Tell your spouse kindly (remember, this is his or her mother) how you feel. State the facts, not your opinions. For example, if your mother-in-law tried to run you over with her SUV, say so. Don't say, "She's horrible and she wants to kill me!" Explain very clearly, without being rude and hurtful: "Ah Bruce, I'm worried your mom might be having sight problems because last week she back the SUV right into me even though it was the middle of the day and I was wearing a bright red dress."
  • Discuss calmly. Ask your spouse how he or she feels about your mother's behavior (present the facts, not your perception). If the both of you are sharing opinions, it may allow you to be more honest.
  • If it's good enough for you, it's good enough for your spouse. Don't freak out if your spouse hates your own mother with a passion! Remember, if you're just finding out now, then obviously they've done a good job at hiding it. So expect them to continue hiding it around your family.
  • Don't be surprised if your spouse refuses to "take sides". He or she loves both of you equally, so taking sides can seem petty and pointless in such a case.

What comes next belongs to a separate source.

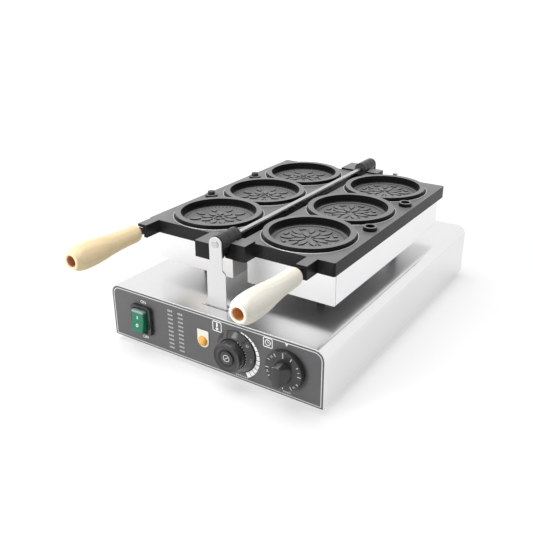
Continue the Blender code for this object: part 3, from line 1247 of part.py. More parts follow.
def build():
    """Make every piece of the machine."""
    steel = surface("brushed_steel", (0.78, 0.78, 0.78), 0.32, 1.0)
    polished = surface("polished_steel", (0.86, 0.86, 0.86), 0.18, 1.0)
    coated = surface("coated_casting", (0.045, 0.045, 0.048), 0.38, 0.35)
    overlay_paint = surface("overlay_grey", (0.105, 0.105, 0.108), 0.45)
    black = surface("black_plastic", (0.02, 0.02, 0.021), 0.35)
    green = surface("green_plastic", (0.03, 0.28, 0.16), 0.25)
    amber = surface("amber_lens", (0.85, 0.42, 0.08), 0.2, 0.0, 0.4)
    white = surface("label_white", (0.85, 0.84, 0.78), 0.5)
    wood = surface("pale_beech", (0.80, 0.66, 0.46), 0.55)
    rubber = surface("black_rubber", (0.03, 0.03, 0.03), 0.8)
    fibre = surface("ceramic_fibre", (0.78, 0.76, 0.70), 0.9)
    ceramic = surface("glazed_ceramic", (0.82, 0.80, 0.74), 0.4)

    base_shell(steel)
    panels(steel, overlay_paint)
    feet(rubber)
    brackets_and_rod(steel, polished)
    rest_posts(rubber)
    rocker_switch(black, green)
    indicator(white, amber, black)
    temperature_control(black, black, polished)
    timer_control(black, black, polished)
    wiring(ceramic, black, rubber)

    for side, word in ((-1, "left"), (1, "right")):
        carrier = empty(word + "_hinge", (0, 0, HINGE_Z), MACHINE)
        mould_plate(word + "_mould_plate", side, coated, carrier)
        heater_cover(word + "_heater_cover", side, polished, carrier)
        cover_bolts(word, side, polished, carrier)
        heater(word + "_heater", side, steel, carrier)
        insulation(word + "_insulation", side, fibre, carrier)
        handle(word + "_handle", side, wood, polished, carrier)
        gland(word + "_lead_gland", side * GLAND_AXIS_X, COVER_END_Y, COVER_SHEET, GLAND_Z, polished, carrier)
        hinge_knuckles(word, side, coated, carrier)
        if side < 0:
            locating_pins(polished, carrier)
        else:
            sensor_gland(polished, carrier)


build()
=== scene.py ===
"""Looks of the coin waffle maker: finishes, fine details and the studio around the packed part.

Lengths are in metres, in the packed part's own frame: the front panel faces -Y and +Z is up.
The file is laid out as a Blender add-on and runs as a script.
"""
import json
import math

import bmesh
import bpy
from mathutils import Euler, Matrix, Vector
from mathutils.bvhtree import BVHTree

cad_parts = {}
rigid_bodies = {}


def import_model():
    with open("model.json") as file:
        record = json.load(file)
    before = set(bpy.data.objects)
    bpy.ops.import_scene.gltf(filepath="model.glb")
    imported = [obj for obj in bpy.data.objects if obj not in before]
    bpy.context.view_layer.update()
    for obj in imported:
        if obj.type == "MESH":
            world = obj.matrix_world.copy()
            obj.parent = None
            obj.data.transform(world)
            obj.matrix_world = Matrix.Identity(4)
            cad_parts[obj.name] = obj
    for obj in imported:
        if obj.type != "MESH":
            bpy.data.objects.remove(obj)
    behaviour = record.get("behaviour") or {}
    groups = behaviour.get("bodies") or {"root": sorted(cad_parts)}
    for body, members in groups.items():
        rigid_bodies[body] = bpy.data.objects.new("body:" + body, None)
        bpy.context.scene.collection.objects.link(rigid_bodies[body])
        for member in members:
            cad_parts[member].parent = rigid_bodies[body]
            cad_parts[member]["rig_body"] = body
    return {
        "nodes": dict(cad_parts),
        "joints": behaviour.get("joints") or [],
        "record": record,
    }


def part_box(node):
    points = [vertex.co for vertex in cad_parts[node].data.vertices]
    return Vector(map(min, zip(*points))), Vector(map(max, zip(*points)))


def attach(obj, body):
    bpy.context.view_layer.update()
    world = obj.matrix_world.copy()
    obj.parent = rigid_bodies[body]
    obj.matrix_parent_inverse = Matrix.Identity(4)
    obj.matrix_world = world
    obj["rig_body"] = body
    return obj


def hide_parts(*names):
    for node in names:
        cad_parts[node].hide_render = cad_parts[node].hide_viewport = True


bl_info = {
    "name": "Coin waffle maker looks",
    "version": (1, 0, 0),
    "blender": (4, 5, 0),
    "location": "3D View > Sidebar > Waffle maker",
    "description": "Dresses the packed coin waffle maker and sets it in a plain studio",
    "category": "Object",
}

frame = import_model()
NODES = frame["nodes"]
RECORD = frame["record"]
JOINTS = {joint["name"]: Vector(joint["pos_m"]) for joint in frame["joints"]}
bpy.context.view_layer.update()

# Facets of round pieces
FINE = 96
ROUND = 48
SMALL = 24

# How far added forms reach into what carries them, and half the thickness of a painted skin
SUNK = 0.0002
FILM = 0.0001

# The photograph's frame and camera
PHOTO_SIDE = 533
FOCAL_PIXELS = 678.98
SENSOR_WIDTH = 36.0
CAMERA_PLACE = (0.49898, -0.81917, 0.50872)
CAMERA_TURN = (65.970, 0.2625, 33.523)

# Places taken from the packed part
PANEL_LOW, PANEL_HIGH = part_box("control_overlay")
PANEL_Y = PANEL_LOW.y
BASE_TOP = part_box("base_shell")[1].z
LABEL_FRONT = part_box("lamp_label")[0].y
TEMPERATURE_AXIS = JOINTS["temperature_turn"]
TIMER_AXIS = JOINTS["timer_turn"]
HINGE = JOINTS["left_iron_hinge"]
MOULDS = {opening["name"]: opening["box_m"] for opening in RECORD["physics"]["openings"]}

# Sizes of the mould plates that the finish follows
CAVITY_FLOOR_Z = 0.1698
CAVITY_FLOOR_RADIUS = 0.0536
CAVITY_PITCH = 0.1206
RING_RADIUS = 0.0633
PLATE_TOP_Z = 0.1762
KNUCKLE_REACH = 0.0107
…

Be inclusive regardless of your personal feelings. Okay, so you know she doesn't like you and you're pretty sure she knows that you don't like her. This doesn't mean you can just stop visiting. This is your spouse's mother, remember, and a mother is very important in life. Don't be rude when your wife or husband wants to visit his or her parents on a Saturday afternoon. You still need to let their child-parent relationship breathe. Visit with your spouse – don't make yourself scarce. Your in-laws will think you're a wuss and this will only make them dislike you more. Remember, the goal is to "get along" with your mother-in-law...
  • Equally, you can set limitations on the visits. Don't put yourself into the situation of out-staying your ability to cope. If you're obliged to stay in the same house, keep it short and sweet.